Quote exactly the lines from the line containing "Keep writing the" to the line containing "return top +", both lines included, please, and nothing more.

Exercise input
# # #
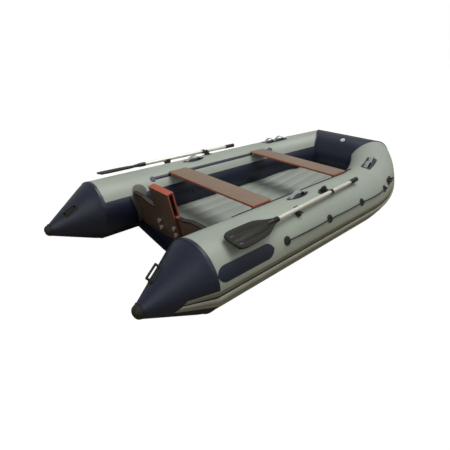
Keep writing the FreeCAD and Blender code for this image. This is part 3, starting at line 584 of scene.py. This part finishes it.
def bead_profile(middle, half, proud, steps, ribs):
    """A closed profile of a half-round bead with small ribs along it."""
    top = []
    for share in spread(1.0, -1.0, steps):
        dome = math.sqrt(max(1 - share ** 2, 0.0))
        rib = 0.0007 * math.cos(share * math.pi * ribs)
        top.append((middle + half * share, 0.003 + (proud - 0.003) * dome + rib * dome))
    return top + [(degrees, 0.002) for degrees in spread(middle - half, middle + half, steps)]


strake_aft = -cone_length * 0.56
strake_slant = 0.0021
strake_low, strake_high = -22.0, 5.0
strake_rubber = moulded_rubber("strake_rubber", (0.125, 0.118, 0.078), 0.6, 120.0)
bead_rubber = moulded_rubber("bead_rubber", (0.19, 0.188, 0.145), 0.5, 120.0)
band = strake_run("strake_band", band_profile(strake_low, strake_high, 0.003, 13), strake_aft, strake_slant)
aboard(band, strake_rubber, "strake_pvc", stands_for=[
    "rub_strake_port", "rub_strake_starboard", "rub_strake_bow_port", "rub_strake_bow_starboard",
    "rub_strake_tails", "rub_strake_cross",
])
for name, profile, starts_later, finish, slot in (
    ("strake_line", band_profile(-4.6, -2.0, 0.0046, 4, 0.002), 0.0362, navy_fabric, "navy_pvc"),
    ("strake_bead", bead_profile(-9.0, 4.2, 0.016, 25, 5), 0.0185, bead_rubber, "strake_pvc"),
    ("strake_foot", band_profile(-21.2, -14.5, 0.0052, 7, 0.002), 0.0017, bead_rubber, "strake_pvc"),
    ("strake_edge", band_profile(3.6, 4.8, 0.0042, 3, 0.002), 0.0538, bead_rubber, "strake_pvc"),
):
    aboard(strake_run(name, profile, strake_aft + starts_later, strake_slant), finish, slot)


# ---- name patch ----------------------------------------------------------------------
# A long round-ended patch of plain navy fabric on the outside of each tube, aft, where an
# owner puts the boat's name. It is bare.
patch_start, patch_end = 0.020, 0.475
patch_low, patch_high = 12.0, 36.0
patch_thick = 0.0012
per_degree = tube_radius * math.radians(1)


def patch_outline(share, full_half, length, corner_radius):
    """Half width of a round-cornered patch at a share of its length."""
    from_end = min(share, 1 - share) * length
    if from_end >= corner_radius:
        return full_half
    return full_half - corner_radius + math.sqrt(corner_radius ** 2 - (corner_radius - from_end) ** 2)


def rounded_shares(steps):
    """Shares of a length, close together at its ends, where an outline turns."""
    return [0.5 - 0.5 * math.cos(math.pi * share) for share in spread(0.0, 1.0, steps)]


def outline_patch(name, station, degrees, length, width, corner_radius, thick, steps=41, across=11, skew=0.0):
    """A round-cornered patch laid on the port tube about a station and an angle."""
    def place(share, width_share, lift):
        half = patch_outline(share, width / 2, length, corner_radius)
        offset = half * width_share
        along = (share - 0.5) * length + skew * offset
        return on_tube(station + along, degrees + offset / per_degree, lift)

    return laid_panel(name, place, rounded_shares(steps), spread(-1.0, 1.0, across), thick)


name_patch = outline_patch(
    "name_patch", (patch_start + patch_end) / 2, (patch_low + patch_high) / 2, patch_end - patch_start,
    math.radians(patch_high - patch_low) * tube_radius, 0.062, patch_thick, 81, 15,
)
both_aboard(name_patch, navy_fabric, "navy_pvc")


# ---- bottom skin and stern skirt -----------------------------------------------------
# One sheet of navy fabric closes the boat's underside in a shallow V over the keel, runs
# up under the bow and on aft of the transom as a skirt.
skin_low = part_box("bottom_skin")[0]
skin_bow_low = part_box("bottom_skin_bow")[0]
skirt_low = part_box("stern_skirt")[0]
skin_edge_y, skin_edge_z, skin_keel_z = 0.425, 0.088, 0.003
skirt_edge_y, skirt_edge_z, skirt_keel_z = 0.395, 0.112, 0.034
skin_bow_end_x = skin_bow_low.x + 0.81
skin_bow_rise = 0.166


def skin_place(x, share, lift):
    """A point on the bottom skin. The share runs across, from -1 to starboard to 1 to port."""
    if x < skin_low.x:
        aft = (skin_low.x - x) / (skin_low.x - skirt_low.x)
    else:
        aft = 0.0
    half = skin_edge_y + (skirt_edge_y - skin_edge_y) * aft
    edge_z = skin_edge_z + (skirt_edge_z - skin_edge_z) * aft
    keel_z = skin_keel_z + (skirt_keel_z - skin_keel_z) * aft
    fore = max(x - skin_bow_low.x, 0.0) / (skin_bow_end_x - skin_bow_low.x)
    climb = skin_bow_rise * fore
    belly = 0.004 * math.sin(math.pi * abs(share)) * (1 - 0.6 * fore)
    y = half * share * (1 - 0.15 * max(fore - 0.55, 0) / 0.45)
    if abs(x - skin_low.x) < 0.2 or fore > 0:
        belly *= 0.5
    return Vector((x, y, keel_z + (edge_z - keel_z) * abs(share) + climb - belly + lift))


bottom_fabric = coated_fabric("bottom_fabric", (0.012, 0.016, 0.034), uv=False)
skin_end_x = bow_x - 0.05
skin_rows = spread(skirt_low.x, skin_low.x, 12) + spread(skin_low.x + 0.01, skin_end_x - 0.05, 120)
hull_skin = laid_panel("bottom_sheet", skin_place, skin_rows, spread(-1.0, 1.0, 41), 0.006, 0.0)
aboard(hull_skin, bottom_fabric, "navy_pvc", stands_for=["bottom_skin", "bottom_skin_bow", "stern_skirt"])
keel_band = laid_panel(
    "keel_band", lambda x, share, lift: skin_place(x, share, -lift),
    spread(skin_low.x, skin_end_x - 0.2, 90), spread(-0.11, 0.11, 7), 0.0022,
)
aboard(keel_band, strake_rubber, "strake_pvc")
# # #
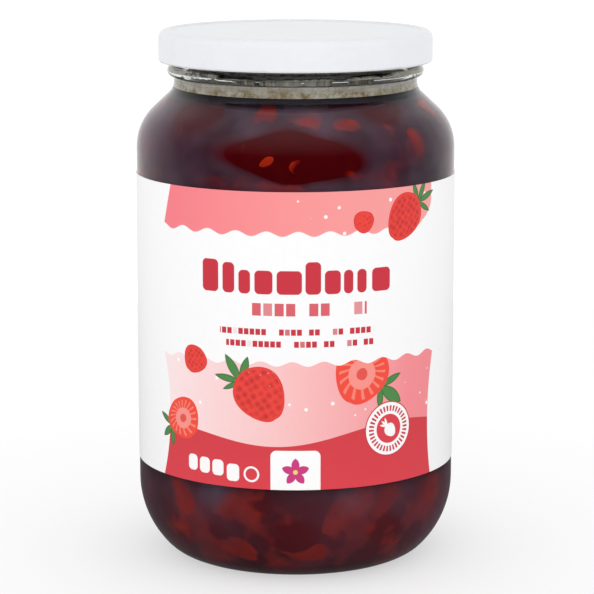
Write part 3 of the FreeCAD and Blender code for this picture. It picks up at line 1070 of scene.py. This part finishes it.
# # #
Response to this exercise
Keep writing the FreeCAD and Blender code for this image. This is part 3, starting at line 584 of scene.py. This part finishes it.
def bead_profile(middle, half, proud, steps, ribs):
    """A closed profile of a half-round bead with small ribs along it."""
    top = []
    for share in spread(1.0, -1.0, steps):
        dome = math.sqrt(max(1 - share ** 2, 0.0))
        rib = 0.0007 * math.cos(share * math.pi * ribs)
        top.append((middle + half * share, 0.003 + (proud - 0.003) * dome + rib * dome))
    return top + [(degrees, 0.002) for degrees in spread(middle - half, middle + half, steps)]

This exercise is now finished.